Tout un symbole pour Lausanne, siège historique, où le numéro 60 de l’avenue de Rhodanie, à Vidy, continuera pourtant de porter les couleurs de l’entreprise. Il est prévu d’y conserver, à terme, un siège administratif et une équipe réduite au minimum, soit près de 5 personnes. Pour l’heure, une vingtaine de collaborateurs s’activent à régler les affaires courantes. Pâle reflet de ce qu’a été le siège, qui a compté jusqu’à 120 postes. Mais les activités commerciales des pierres synthétiques (joint venture avec Swarovski) et le perçage des perles qui occupaient les sous-sols sont arrétées depuis longtemps. Le bâtiment lui-même avait pu être vendu avant que la situation économique se dégrade et donc Golay, est désormais locataire dans ses ex-murs.

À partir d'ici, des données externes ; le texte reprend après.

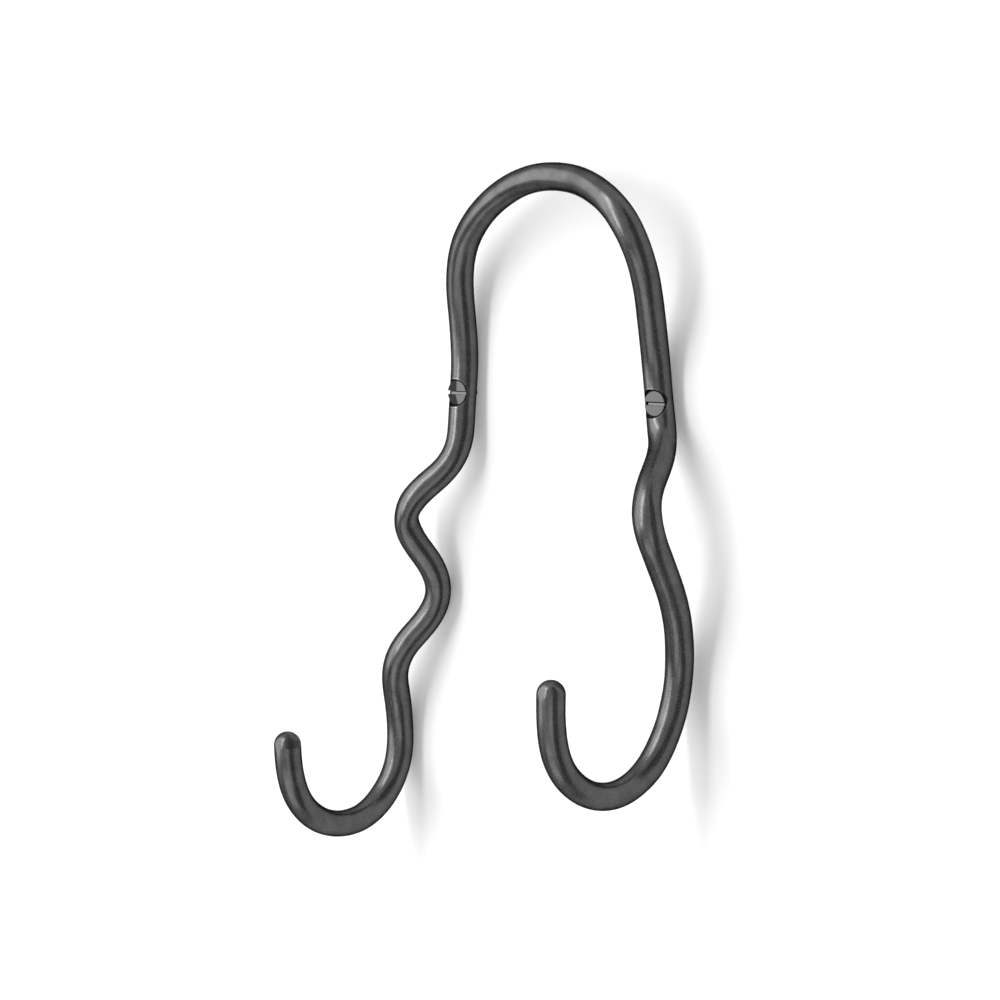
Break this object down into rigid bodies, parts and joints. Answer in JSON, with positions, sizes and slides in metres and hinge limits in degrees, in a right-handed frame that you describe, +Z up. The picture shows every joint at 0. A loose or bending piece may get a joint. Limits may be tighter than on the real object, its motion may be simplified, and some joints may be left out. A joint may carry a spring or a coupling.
{
  "type": "double wall hook",
  "caption": "Wall hook bent from round bar: an arch with wavy legs that curl forward into hooks, held by slotted countersunk screws sunk into the bar.",
  "frame": {"origin": "on the wall's face, midway between the axes of the two wall screws", "axes": "+Z up the wall, +Y into the wall, +X to the right as seen from in front; the hook stands in front of the wall at negative Y"},
  "size_m": [0.1225, 0.0824, 0.1978],
  "materials": {
    "blackened_bar": "blackened, satin, finely brushed",
    "blackened_screw": "blackened, satin"
  },
  "bodies": {
    "root": {"hook_rod": "blackened_bar", "left_screw": "blackened_screw", "right_screw": "blackened_screw"}
  },
  "joints": []
}
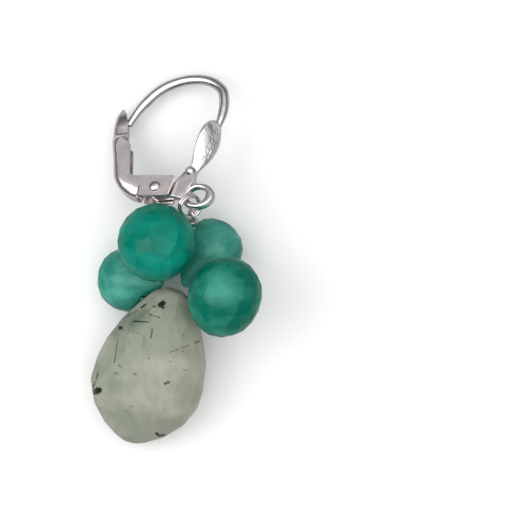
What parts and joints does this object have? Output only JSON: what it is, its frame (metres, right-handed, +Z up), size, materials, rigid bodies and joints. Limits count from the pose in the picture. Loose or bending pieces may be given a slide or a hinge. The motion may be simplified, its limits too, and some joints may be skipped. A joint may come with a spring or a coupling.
{
  "type": "drop earring",
  "caption": "Lever-back drop earring in white metal with a cluster of round green briolettes over a large pale faceted teardrop, lying flat.",
  "frame": {"origin": "on the surface that the earring lies on, under the middle of its bounding box", "axes": "+Z up from that surface, +Y from the teardrop to the ear hook, +X across"},
  "size_m": [0.0204, 0.0442, 0.0157],
  "materials": {
    "white_metal": "polished silver with a bright plated surface, softly worn",
    "green_stone": "polished, cloudy translucent green",
    "pale_stone": "polished, milky grey-green with dark needles inside"
  },
  "bodies": {
    "earring": {"ear_hook": "white_metal", "rivet": "white_metal", "jump_ring": "white_metal", "stone_wire": "white_metal", "crimp": "white_metal", "green_briolette_1": "green_stone", "green_briolette_2": "green_stone", "green_briolette_3": "green_stone", "green_briolette_4": "green_stone", "teardrop": "pale_stone"},
    "lever_arm": {"lever": "white_metal"}
  },
  "joints": [
    {"name": "lever_hinge", "type": "hinge", "parent": "earring", "child": "lever_arm", "pos_m": [-0.00211, 0.00806, 0.0069], "axis": [-0.2804, 0.3805, 0.8812], "range_deg": [0, 45]}
  ]
}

Dans ses grandes heures, la maison portait une quinzaine de filiales, pour la plupart cédées ou mises en liquidation. Aujourd’hui, elles ne sont plus que quatre, dont deux seulement sont encore considérées comme pleinement actives: l’italienne, à Vincenza, présente dans le domaine de la joaillerie et la japonaise SSP, dernière entité dédiée à la perle, à Tokyo. Restent encore deux autres unités, à Singapour et en Malaisie, qui fonctionnent au ralenti. Golay ne sera bientôt plus qu’un nom. Un peu de goodwill qu’Alain Sierro s’efforce surtout de valoriser indirectement, à travers les dernières filiales à vendre. Ainsi en va-t-il aussi des derniers stocks. Fin 2009, la maison occupera encore une poignée de lignes au bilan, avec quelques créances, dont le financement des MBO et quelques engagements bancaires. Enfin, le mois en cours marquera une autre étape symbolique: le titre s’échangera pour la dernière fois le 25 juin.